The squeak

MEMORIES respond to nudges. This morning I ran up the lift door on the front of my wood-working shop, known locally as The Kindling Wood Factory, and the piercing squeal told me it was time to oil the rollers. The instructions that come with such a door suggest occasional oiling to keep things working freely, but if oil is withheld the door will tell you about it soon enough. I brought the squirt can and applied liberally, so tonight when I close the door it shouldn't give the shivers to the neighborhood, and I remembered my lost youth when the livery stable door brought me daily from sweet slumber to the realities of morning.

My cozy little attic room had one window which gave onto the rooftops in the direction of the village, and Harry Merrill's livery stable was in the village. This was then a good thing, whereas today with all our restrictions and zonings and requisites and no-no's it would be a bad thing. It was a good thing because a well-operated livery stable was important to the community, and the keeping of horses next door to somebody or something was not construed as environmentally hazardous.

And Harry Merrill did keep a good stable. He was assisted by Secretary Harris and Baby-Joe Matthews, neither of whom had ever been considered for the presidency of Harvard but who both might have done well in that position when native intelligence, rather than education, was needed.

Some few townspeople who ``kept'' driving horses stabled them with Harry, paying so much a week for feed and care and storing the buggies. The physician's mare was one such, ready on a moment's notice day and night, and ``driving the doc'' was an honor Secretary and Baby-Joe took by turns. Then Harry had an assortment of horses for hire, and his big days were Tuesdays and Wednesdays, when the ``drummers'' plied our territory.

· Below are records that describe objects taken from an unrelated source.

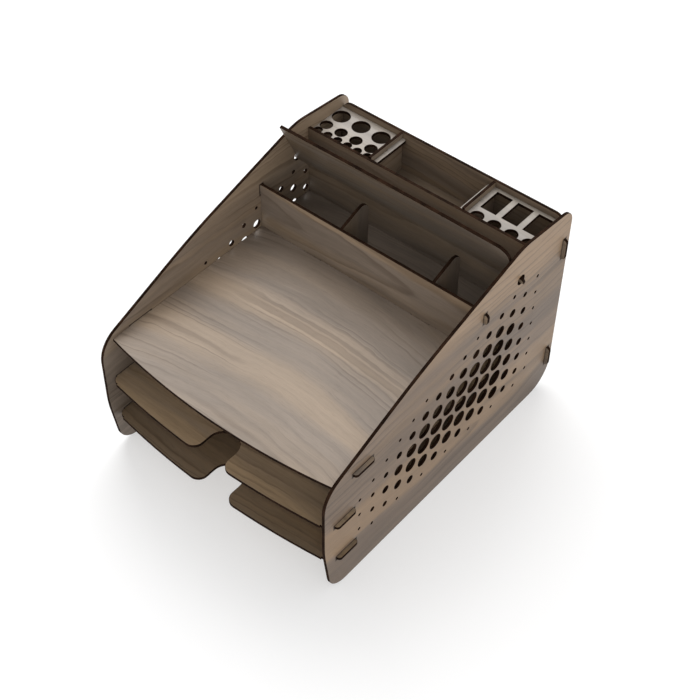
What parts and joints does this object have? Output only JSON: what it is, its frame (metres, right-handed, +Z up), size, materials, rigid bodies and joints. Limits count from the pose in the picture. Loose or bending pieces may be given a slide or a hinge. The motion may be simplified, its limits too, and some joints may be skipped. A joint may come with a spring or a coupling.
{
  "type": "desk organizer",
  "caption": "Desktop paper organizer of slotted walnut-faced boards: letter shelves, a lidded compartment with a swinging lid, and a rear row of pen and tool grids.",
  "frame": {"origin": "middle of the footprint on the desk, under the centre of the bounding box", "axes": "+X to the user's right, +Y to the back, +Z up"},
  "size_m": [0.2652, 0.337, 0.2404],
  "materials": {
    "side_board": "walnut veneer, satin, scorched edges",
    "shelf_board": "walnut veneer, satin, scorched edges",
    "deck_board": "walnut veneer, satin, scorched edges",
    "inner_board": "walnut veneer, satin, scorched edges",
    "grid_board": "walnut veneer, satin, scorched edges",
    "lid_board": "walnut veneer, satin, scorched edges"
  },
  "bodies": {
    "case": {"side_panel_left": "side_board", "side_panel_right": "side_board", "back_panel": "inner_board", "shelf_bottom": "shelf_board", "shelf_middle": "shelf_board", "shelf_top": "deck_board", "compartment_lip": "inner_board", "compartment_rear_wall": "inner_board", "compartment_fin_left": "inner_board", "compartment_fin_right": "inner_board", "tray_divider_left": "inner_board", "tray_divider_right": "inner_board", "bin_floor": "inner_board", "pen_grid": "grid_board", "tool_grid": "grid_board"},
    "lid": {"lid": "lid_board"}
  },
  "joints": [
    {"name": "lid_hinge", "type": "hinge", "parent": "case", "child": "lid", "pos_m": [0, 0.0944, 0.1884], "axis": [-1, 0, 0], "range_deg": [-38.4, 54]}
  ]
}
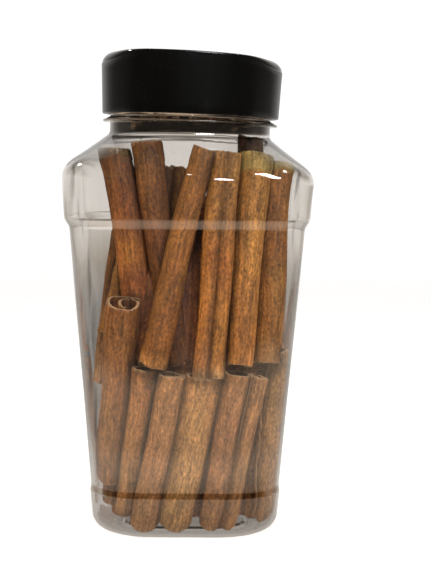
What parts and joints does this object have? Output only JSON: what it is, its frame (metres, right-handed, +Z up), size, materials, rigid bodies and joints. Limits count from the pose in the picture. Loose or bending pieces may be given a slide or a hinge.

These traveling salesmen would arrive on the morning train, five or six on Tuesday and another half dozen on Wednesday, walking from the depot up to Carrie Fisher's boardinghouse for breakfast. Then they would go to the livery stable, where Harry would have their horses and buggies ready for the day's calling on trade (sleighs in wintertime). Off the salesmen would go, a caravan until they separated on their different routes. In the afternoon each would return, pay Harry, and await the evening train to the next town, which had a hotel that offered ``commercial rates.''

There would be, also, some casual business, as when somebody now ``from away'' would come home to see the folks and needed a ride out to the farm. Harry had a two-seater for that, and either Secretary or Baby-Joe would sit up front to drive while the passenger in the rear could study the crisscross of the suspenders on the back of the shirt up front. This accommodation was available at 50 cents for the first four miles.

So the livery stable was a busy place, and it had a double rolling front door. The track, bolted across the front of the building, allowed half the door to move aside to the right and half -- you guessed! -- to the left. The building had been erected, the track attached, the door (with rollers) installed in 1805, and since that time no lubrication of any kind had been applied. Opening and closing the door, with the shrill shrieking squeal of the dry rollers and track, had accordingly become a matins and

vespers for our community. Vespers didn't bother me in my room, but the matins came through my little attic window in a piercing wail that brought me bug-eyed from my pillow, my hair a-twitch, and my toenails retracted.

Then, the door opened, Secretary Harris would swing the great stable broom to sweep out as a prelude to a busy day, and he and Harry and Baby-Joe would make harangue about who gets the roan and who the bay. This all came to me, along with their opinions about town affairs, true and not so true, and I would hear horseshoes on planks as the first victim of the day's business was brought forth to be rubbed down and harnessed. Harry and Secretary and Baby-Joe did murder sleep. So I oiled my door and remembe red these things.

Since boyhood, I have been an early riser.